MAIS UM DIA, ZONA NORTE
E uma nota sobre o curta EU FUI ASSISTENTE DO EDUARDO COUTINHO
Cronista da vida de gente comum e incomum do Rio de Janeiro, Allan Ribeiro nos brinda com um de seus trabalhos mais gratificantes. Se Eduardo Coutinho fizesse filmes de observação, talvez fosse algo parecido com Mais um Dia, Zona Norte, grande vencedor do Festival de Brasília de 2023. Não por acaso, Allan brincou com a memória do mestre no seu curta Eu Fui Assistente do Eduardo Coutinho, igualmente premiado (leia mais abaixo).
Quatro personagens principais circulam pela cidade e se cruzam em acasos produzidos pelo roteiro. O filme aos poucos revela camadas de suas personalidades, talentos e ofícios, lembrando de certa maneira o inventivo O Céu Sobre os Ombros, de Sérgio Borges.
Valéria, funcionária da limpeza pública, revela-se exímia dançarina de bailes-charme. O comerciante Silvio, apaixonado por musicais do cinema, vai expor suas qualidades num palco. Victor, locutor de porta de loja, leva questões da periferia para suas performances de comediante stand up. A sambista Lara, da escola Engenho da Rainha, bate o ponto numa pequena fábrica têxtil.
Allan constrói cada um desses perfis com a calma de um diretor que amadureceu seu olhar ao ponto da excelência. A forma como ele flagra e compõe os personagens transpira simplicidade e ao mesmo tempo uma doce poética do cotidiano. O informal transcende no rumo de uma estética dos gestos, da lida com os objetos do dia a dia e dos momentos de escape da realidade do trabalho.

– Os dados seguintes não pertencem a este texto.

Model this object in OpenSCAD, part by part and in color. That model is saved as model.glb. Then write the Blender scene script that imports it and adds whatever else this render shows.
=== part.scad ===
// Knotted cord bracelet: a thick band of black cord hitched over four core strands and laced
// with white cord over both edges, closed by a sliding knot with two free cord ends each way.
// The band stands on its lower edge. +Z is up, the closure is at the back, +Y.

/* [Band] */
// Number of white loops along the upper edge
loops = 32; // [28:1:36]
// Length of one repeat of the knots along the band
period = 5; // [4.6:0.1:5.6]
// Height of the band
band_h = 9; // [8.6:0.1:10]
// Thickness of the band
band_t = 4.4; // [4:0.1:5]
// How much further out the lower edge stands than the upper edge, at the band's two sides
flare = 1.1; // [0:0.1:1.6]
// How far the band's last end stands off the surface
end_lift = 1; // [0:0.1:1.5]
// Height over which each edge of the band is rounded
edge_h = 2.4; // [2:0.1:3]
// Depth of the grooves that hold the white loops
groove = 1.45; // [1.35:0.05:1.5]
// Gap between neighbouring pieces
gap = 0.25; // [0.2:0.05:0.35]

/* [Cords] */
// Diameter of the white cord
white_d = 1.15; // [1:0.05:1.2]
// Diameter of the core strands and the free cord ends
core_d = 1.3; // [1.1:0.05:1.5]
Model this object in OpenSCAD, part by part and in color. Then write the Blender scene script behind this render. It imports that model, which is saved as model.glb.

Da mesma forma, as interecessões entre eles nascem do lusco-fusco entre verdade e fabulação, entre espontaneidade e construção habilidosa. Algumas figuras coadjuvantes entram em cena para contribuir com o colorido do painel e certamente poderiam render mais um filme.
A geografia do Rio é captada pelos deslocamentos dos personagens entre a Zona Norte (a moradia, o lazer), o Centro e a Zona Sul (a labuta, a evasão). Trem, moto-táxi, caminhadas… Ali acontece uma parte da vida que não é desprezível. Mas o que descortina pontos de fuga para aquelas pessoas é mesmo a relação com a arte, seja ela a dança, o canto ou o teatro.
Daí que o filme transite entre o registro do trabalho e as irrupções artísticas, algumas bastante surpreendentes, contagiantes ou emotivas. Como já havia feito em Esse Amor que nos Consome e Mais que Eu Possa me Reconhecer, Allan Ribeiro vai buscar sementes de criatividade e graça que brotam na existência comum, num dia qualquer, em qualquer ponto da cidade.
>> Mais um Dia, Zona Norte ainda não tem data de lançamento no circuito.
A espiral Allan/Coutinho
A voz de Allan Ribeiro nos conduz pelos meandros do seu curta, que já no título emprega a primeira pessoa. Eu Fui Assistente do Eduardo Coutinho elabora carinhosamente sobre o misto de admiração e reverência dos jovens realizadores ao mestre do documentário. Allan é um dos muitos que almejaram trabalhar com Coutinho. No seu caso, por timidez, nunca foi em frente.
Mas num curta de ficção de 2003, ele criou um personagem que dizia “O meu maior sonho é participar de um documentário do Eduardo Coutinho”. Consta que Coutinho soube disso e sentiu-se homenageado. Cinco anos depois, Allan o chamaria para uma cena de outro curta, Depois das Nove. No argumento ficcional, ele seria enfim assistente de Coutinho numa falsa filmagem à sua maneira. A cena, porém, acabou não entrando no filme.
Allan desfia essa espiral, enfim, em Eu Fui Assistente do Eduardo Coutinho, misto de homenagem, autorreflexão sobre suas escolhas e passeio pelo limiar entre o documentário e a ficção. Os vários takes da cena retirada do curta de 2008 vêm agora à luz repetidamente como uma manifestação do retorno do recalcado, para citar Freud. Servem também para uma brincadeira com a suposta necessidade da imagem como prova no documentário.
O curta já foi premiado em Tiradentes, no Curta Brasília, no Fest Aruanda e no Festival Internacional de Documentários de Buenos Aires.